Example 7: Renaming Columns in a Nested DataFrame

PySpark:

from pyspark.sql.functions import explode

# Create DataFrame with nested data
data = [("Anand", ["Java", "Python"]), 
        ("Bala", ["Scala", "Spark"]), 
        ("Kavitha", ["SQL", "Hadoop"])]
columns = ["Name", "Skills"]

df = spark.createDataFrame(data, columns)

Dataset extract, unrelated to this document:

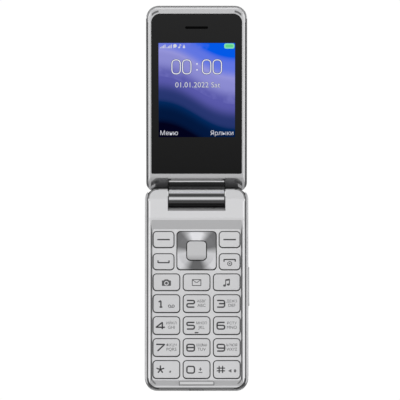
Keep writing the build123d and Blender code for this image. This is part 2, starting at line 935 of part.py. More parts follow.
nav_rim = web_top + key_rise + nav_edge_rise
centre_hole = centre_key_size + key_gap
with BuildPart() as nav_ring:
    extrude(
        patch(
            base_level(flange_bottom),
            nav_width - key_gap + 2 * flange_reach,
            nav_height - key_gap + 2 * flange_reach,
            (0, -nav_station),
            key_corner,
        ),
        amount=nav_flange,
    )
    extrude(
        patch(
            base_level(flange_bottom),
            nav_width - key_gap,
            nav_height - key_gap,
            (0, -nav_station),
            key_corner,
        ),
        amount=nav_rim - flange_bottom,
    )
    chamfer(nav_ring.faces().sort_by(Axis.Z)[-1].edges(), key_chamfer)
    # dished face
    with Locations(base_level(nav_rim - nav_dish / 2) * Location((0, -nav_station, 0))):
        Cone(centre_key_size / 2, nav_width / 2 - key_gap, nav_dish, mode=Mode.SUBTRACT)
    extrude(
        patch(
            base_level(flange_bottom),
            centre_hole,
            centre_hole,
            (0, -nav_station),
            centre_key_corner + key_gap / 2,
        ),
        amount=nav_rim,
        mode=Mode.SUBTRACT,
    )
    extrude(
        patch(
            base_level(flange_bottom),
            centre_hole + 2 * centre_flange_reach,
            centre_hole + 2 * centre_flange_reach,
            (0, -nav_station),
            centre_key_corner,
        ),
        amount=flange_thickness + 2 * flange_drop,
        mode=Mode.SUBTRACT,
    )
finish(nav_ring.part, "nav_ring")

with BuildPart() as centre_key:
    centre_body = centre_key_size - key_gap
    centre_flange = centre_body + 2 * centre_flange_reach
    extrude(
        patch(base_level(flange_bottom), centre_flange, centre_flange, (0, -nav_station), centre_key_corner),
        amount=flange_thickness - flange_drop,
    )
    extrude(
        patch(
            base_level(flange_bottom),
            centre_body,
            centre_body,
            (0, -nav_station),
            centre_key_corner - key_gap / 2,
        ),
        amount=nav_rim + centre_key_rise - nav_dish - flange_bottom,
    )
    chamfer(centre_key.faces().sort_by(Axis.Z)[-1].edges(), key_chamfer)
finish(centre_key.part, "centre_key")

with BuildPart() as nav_carrier:
    carrier_level = base_level(mat_top - carrier_thickness)
    extrude(
        patch(carrier_level, carrier_width, carrier_width, (0, -nav_station), 1),
        amount=carrier_thickness,
    )
    extrude(
        patch(carrier_level, carrier_opening, carrier_opening, (0, -nav_station), 1),
        amount=carrier_thickness,
        mode=Mode.SUBTRACT,
    )
finish(nav_carrier.part, "nav_carrier")

# ---------------------------------------------------------------- hinge

neck_top = hump_height(neck_start) + closed_gap + seam / 2
neck_bottom = lid_face + neck_drop
heel_depth = hump_height(lid_heel) + closed_gap + heel_relief

with BuildSketch(lid_side) as barrel_profile:
    waist = Vector(barrel_radius, 0).rotate(Axis.Z, neck_waist_angle)
    back = Vector(barrel_radius, 0).rotate(Axis.Z, neck_back_angle)
    with BuildLine():
        Polyline(
            (0, 0),
            (waist.X, waist.Y),
            (neck_foot, -neck_bottom),
            (neck_start, -neck_top),
            (neck_start, -lid_split_depth),
            (lid_heel + closed_gap, -lid_split_depth),
            (back.X, back.Y),
            close=True,
        )
    make_face()
    fillet(barrel_profile.vertices().sort_by_distance((neck_foot, -neck_bottom))[0], neck_foot_fillet)
    fillet(barrel_profile.vertices().sort_by_distance((neck_start, -neck_top))[0], neck_edge_fillet)
    Circle(barrel_radius)

with BuildPart() as hinge_barrel:
    extrude(barrel_profile.sketch, amount=barrel_width / 2, both=True)
    # tongue clamped inside the lid
    extrude(
        plan(
            lid_level(lid_split_depth + tongue_thickness),
            barrel_width - 2 * wall,
            lid_heel * 2 + wall,
            tongue_reach,
        ),
        amount=tongue_thickness,
    )
    extrude(
        disc(across(-barrel_width / 2), cartridge_radius + seam / 4, (0, 0)),
        amount=cartridge_length + closed_gap,
        mode=Mode.SUBTRACT,
    )
    extrude(
        disc(across(-barrel_width / 2), flex_radius + seam / 2, (0, 0)),
        amount=barrel_width - pin_in_barrel - wall,
        mode=Mode.SUBTRACT,
    )
    extrude(
        disc(across(-barrel_width / 2), pin_radius + running_clearance, (0, 0)),
        amount=barrel_width,
        mode=Mode.SUBTRACT,
    )
finish(hinge_barrel.part, "hinge_barrel")

with BuildPart() as hinge_cartridge:
    cartridge_level = across(-barrel_width / 2 + closed_gap)
    extrude(disc(cartridge_level, cartridge_radius, (0, 0)), amount=cartridge_length)
    extrude(
        disc(cartridge_level, pin_radius + running_clearance, (0, 0)),
        amount=pin_in_barrel + wall,
        mode=Mode.SUBTRACT,
    )
finish(hinge_cartridge.part, "hinge_cartridge")

with BuildPart() as hinge_shaft:
    shaft_start = -notch_width / 2 - pin_in_shoulder + seam
    extrude(disc(across(shaft_start), pin_radius, (0, 0)), amount=pin_in_shoulder + pin_in_barrel)
finish(hinge_shaft.part, "hinge_shaft")

with BuildPart() as hinge_pin:
    extrude(
        disc(across(notch_width / 2 - pin_in_barrel), pin_radius, (0, 0)),
        amount=pin_in_barrel + pin_in_shoulder - seam,
    )
finish(hinge_pin.part, "hinge_pin")

with BuildPart() as hinge_flex:
    flex_start = -barrel_width / 2 + cartridge_length + 2 * closed_gap + seam
    flex_length = barrel_width / 2 - pin_in_barrel - wall - seam - flex_start
    extrude(disc(across(flex_start), flex_radius, (0, 0)), amount=flex_length)
    extrude(
        disc(across(flex_start), flex_radius - flex_thickness, (0, 0)),
        amount=flex_length,
        mode=Mode.SUBTRACT,
    )
finish(hinge_flex.part, "hinge_flex")

# ---------------------------------------------------------------- lid casings

with BuildSketch(lid_side) as lid_profile:
    with BuildLine():
        Polyline(
            (hump_run, -lid_face),
            (lid_heel, -heel_depth),
            (lid_heel, -lid_back),
            (lid_length, -lid_back),
            (lid_length, -lid_face),
            close=True,
        )
    make_face()
    back_corners = lid_profile.vertices().group_by(Axis.Y)[0].sort_by(Axis.X)
    fillet(back_corners[0], lid_back - heel_depth - seam / 2)
    fillet(back_corners[-1], lid_end_radius)

display_size = (screen_size[0] + 2 * display_border[0], screen_size[1] + 2 * display_border[1])
display_place = (0, screen_station)
earpiece_place = (0, earpiece_station)

with BuildPart() as scoop:
    with BuildSketch(lid_side) as scoop_profile:
        scoop_foot = (lid_heel, -(lid_face + scoop_depth))
        with BuildLine():
            Spline((scoop_start, -lid_face), scoop_foot, tangents=((-1, 0), (-1, -0.25)))
            Polyline(scoop_foot, (0, scoop_foot[1]), (0, 0), (scoop_start, 0), (scoop_start, -lid_face))
        make_face()
    extrude(scoop_profile.sketch, amount=scoop_width / 2, both=True)

with BuildPart() as lid_inner_case:
    extrude(
        plan(
            lid_level(lid_split_depth),
            inner_width,
            lid_heel,
            lid_length,
            lid_hinge_corner,
            lid_corner - lid_strip,
        ),
        amount=lid_split,
    )
    extrude(lid_profile.sketch, amount=lid_width, both=True, mode=Mode.INTERSECT)
    lid_rim = lid_inner_case.faces().sort_by(Axis(hinge_point, lid_plane.z_dir))[-1].edges()
    chamfer(lid_rim.sort_by(Axis.Y)[1:], lid_bevel)
    # window recess, display and earpiece openings
    extrude(
        plan(
            lid_level(window_back),
            window_width + 2 * seam,
            window_bottom - seam,
            window_top + seam,
            window_low_corner,
            window_corner,
        ),
        amount=window_back,
        mode=Mode.SUBTRACT,
    )
    extrude(
        patch(
            lid_level(lid_split_depth),
            display_size[0] + 2 * seam,
            display_size[1] + 2 * seam,
            display_place,
        ),
        amount=lid_split,
        mode=Mode.SUBTRACT,
    )
    extrude(
        patch(
            lid_level(lid_split_depth),
            earpiece_size[0] + 2 * seam,
            earpiece_size[1] + 2 * seam,
            earpiece_place,
        ),
        amount=lid_split,
        mode=Mode.SUBTRACT,
    )
    # scoop that clears the hinge shoulders, and the gap for the barrel's neck
    add(scoop.part, mode=Mode.SUBTRACT)
    extrude(
        plan(lid_level(lid_split_depth), barrel_width + 2 * seam, 0, neck_start + neck_gap),
        amount=lid_split_depth,
        mode=Mode.SUBTRACT,
    )
finish(lid_inner_case.part, "lid_inner_case")

with BuildPart() as lid_outer_case:
    extrude(
        plan(lid_level(lid_back), lid_width, lid_heel, lid_length, lid_hinge_corner, lid_corner),
        amount=lid_back - lid_split_depth,
    )
    extrude(lid_profile.sketch, amount=lid_width, both=True, mode=Mode.INTERSECT)
    extrude(
        plan(lid_end, lid_width, -lid_back, -lid_split_depth, lid_side_radius, lid_split_radius),
        amount=2 * lid_length,
        both=True,
        mode=Mode.INTERSECT,
    )
    extrude(
        plan(
            lid_level(lid_back - wall),
            lid_width - 2 * (wall + lid_split_radius),
            2 * lid_heel + rib_width,
            lid_length - end_wall,
            1,
            lid_corner - wall,
        ),
        amount=lid_back,
        mode=Mode.SUBTRACT,
    )
    # groove round the foot of the inner casing
    extrude(
        plan(
            lid_level(lid_split_depth + groove_depth),
            inner_width + 2 * lid_groove_width,
            0,
            lid_length + lid_groove_width,
            lid_hinge_corner,
            lid_corner - lid_strip + lid_groove_width,
        )
        - plan(
            lid_level(lid_split_depth + groove_depth),
            inner_width,
            -lid_heel,
            lid_length,
            lid_hinge_corner,
            lid_corner - lid_strip,
        ),
        amount=2 * groove_depth,
        mode=Mode.SUBTRACT,
    )
    # camera opening
    extrude(
        disc(lid_level(lid_back), camera_radius + seam / 2, (0, camera_station)),
        amount=camera_glass,
        mode=Mode.SUBTRACT,
    )
    extrude(
        disc(lid_level(lid_back), camera_radius * 0.6, (0, camera_station)),
        amount=wall,
        mode=Mode.SUBTRACT,
    )
finish(lid_outer_case.part, "lid_outer_case")

# ---------------------------------------------------------------- lid contents

with BuildPart() as display_window:
    extrude(
        plan(
            lid_level(window_back - seam / 2),
            window_width,
            window_bottom,
            window_top,
            window_low_corner,
            window_corner,
        ),
        amount=window_thickness - seam / 2,
    )
    with BuildSketch(lid_level(window_back)) as slot:
        with Locations(earpiece_place):
            SlotOverall(*earpiece_slot)
    extrude(slot.sketch, amount=window_thickness, mode=Mode.SUBTRACT)
finish(display_window.part, "display_window")

with BuildPart() as earpiece_mesh:
    with BuildSketch(lid_level(window_back - seam / 2)) as strip:
        with Locations(earpiece_place):
            SlotOverall(earpiece_slot[0] - seam, earpiece_slot[1] - seam)
    extrude(strip.sketch, amount=earpiece_mesh_thickness)
finish(earpiece_mesh.part, "earpiece_mesh")

with BuildPart() as display_module:
    extrude(
        patch(lid_level(window_back + display_thickness), *display_size, display_place),
        amount=display_thickness,
    )
finish(display_module.part, "display_module")

with BuildPart() as earpiece:
    extrude(
        patch(lid_level(window_back + earpiece_size[2]), *earpiece_size[:2], earpiece_place, 1),
        amount=earpiece_size[2],
    )
finish(earpiece.part, "earpiece")

board_depth = window_back + max(display_thickness, earpiece_size[2]) + seam / 2
with BuildPart() as lid_board:
    extrude(
        plan(
            lid_level(board_depth + lid_board_thickness),
            lid_board_width,
            lid_board_start,
            lid_length - lid_board_end_room,
            1,
            1,
        ),
        amount=lid_board_thickness,
    )
finish(lid_board.part, "lid_board")

magnet_place = (inner_width / 2 - magnet_side_room, magnet_station)
with BuildPart() as lid_magnet:
    extrude(
        disc(lid_level(lid_split_depth + magnet_thickness), magnet_radius, magnet_place),
        amount=magnet_thickness,
    )
finish(lid_magnet.part, "lid_magnet")

with BuildPart() as camera_module:
    camera_depth = board_depth + lid_board_thickness
    extrude(
        patch(lid_level(lid_back - wall - seam / 2), *camera_size, (0, camera_station)),
        amount=lid_back - wall - seam / 2 - camera_depth,
    )
    extrude(
        disc(lid_level(lid_back - camera_glass - seam / 2), camera_radius * 0.6 - seam, (0, camera_station)),
        amount=wall,
    )
finish(camera_module.part, "camera_module")

with BuildPart() as camera_window:
    extrude(disc(lid_level(lid_back), camera_radius, (0, camera_station)), amount=camera_glass - seam / 4)
finish(camera_window.part, "camera_window")
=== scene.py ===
from math import cos, pi, radians, sin

import bmesh
import bpy
from mathutils import Matrix, Vector
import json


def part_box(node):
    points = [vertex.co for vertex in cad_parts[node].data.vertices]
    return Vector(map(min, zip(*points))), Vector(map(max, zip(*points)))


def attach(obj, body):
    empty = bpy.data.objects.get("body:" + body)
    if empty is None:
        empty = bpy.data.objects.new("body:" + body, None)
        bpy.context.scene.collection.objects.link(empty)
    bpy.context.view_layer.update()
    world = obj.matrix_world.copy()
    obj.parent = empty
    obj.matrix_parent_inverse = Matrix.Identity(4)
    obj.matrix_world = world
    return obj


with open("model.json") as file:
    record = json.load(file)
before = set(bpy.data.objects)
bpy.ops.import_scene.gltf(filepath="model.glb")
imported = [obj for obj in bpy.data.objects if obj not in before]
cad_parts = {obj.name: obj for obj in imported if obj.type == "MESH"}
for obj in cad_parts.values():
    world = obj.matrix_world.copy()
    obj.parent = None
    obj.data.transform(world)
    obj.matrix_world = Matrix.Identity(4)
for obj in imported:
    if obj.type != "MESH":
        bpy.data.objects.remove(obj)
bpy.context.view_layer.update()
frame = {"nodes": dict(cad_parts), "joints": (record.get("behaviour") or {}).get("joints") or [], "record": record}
nodes = frame["nodes"]
mm = 0.001

# The two halves' own frames: x across, y from the hinge (towards the lid's far end), z up out of the faces.
hinge = Vector(frame["joints"][0]["pos_m"])
lidTilt = radians(20)
baseFrame = Matrix.Translation((0, hinge.y, 0))
lidFrame = Matrix.Translation(hinge) @ Matrix.Rotation(lidTilt, 4, "X")
print("frame loaded:", len(nodes), "nodes")


# Shader maths: a wrapped socket, so that a mask reads as a sum.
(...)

# Explode and rename the 'Skills' column
df_exploded = df.select(col("Name"), explode("Skills").alias("Skill"))
df_exploded.show()

Spark SQL:

SELECT Name, explode(Skills) AS Skill 
FROM people;

Output:

+-------+------+
|   Name| Skill|
+-------+------+
|  Anand|  Java|
|  Anand|Python|
|   Bala| Scala|
|   Bala| Spark|
|Kavitha|   SQL|
|Kavitha|Hadoop|
+-------+------+

5. Common Use Cases

  • Renaming columns after transformations or aggregations.
  • Assigning meaningful names to derived columns.
  • Renaming DataFrames for clarity in joins or complex queries.

6. Performance Considerations

  • Using alias() is lightweight and does not involve data movement.
  • It is particularly useful for improving the readability of complex queries.

7. Key Takeaways

  1. The alias() function is used to rename columns, expressions, or DataFrames.
  2. In Spark SQL, similar functionality can be achieved using AS.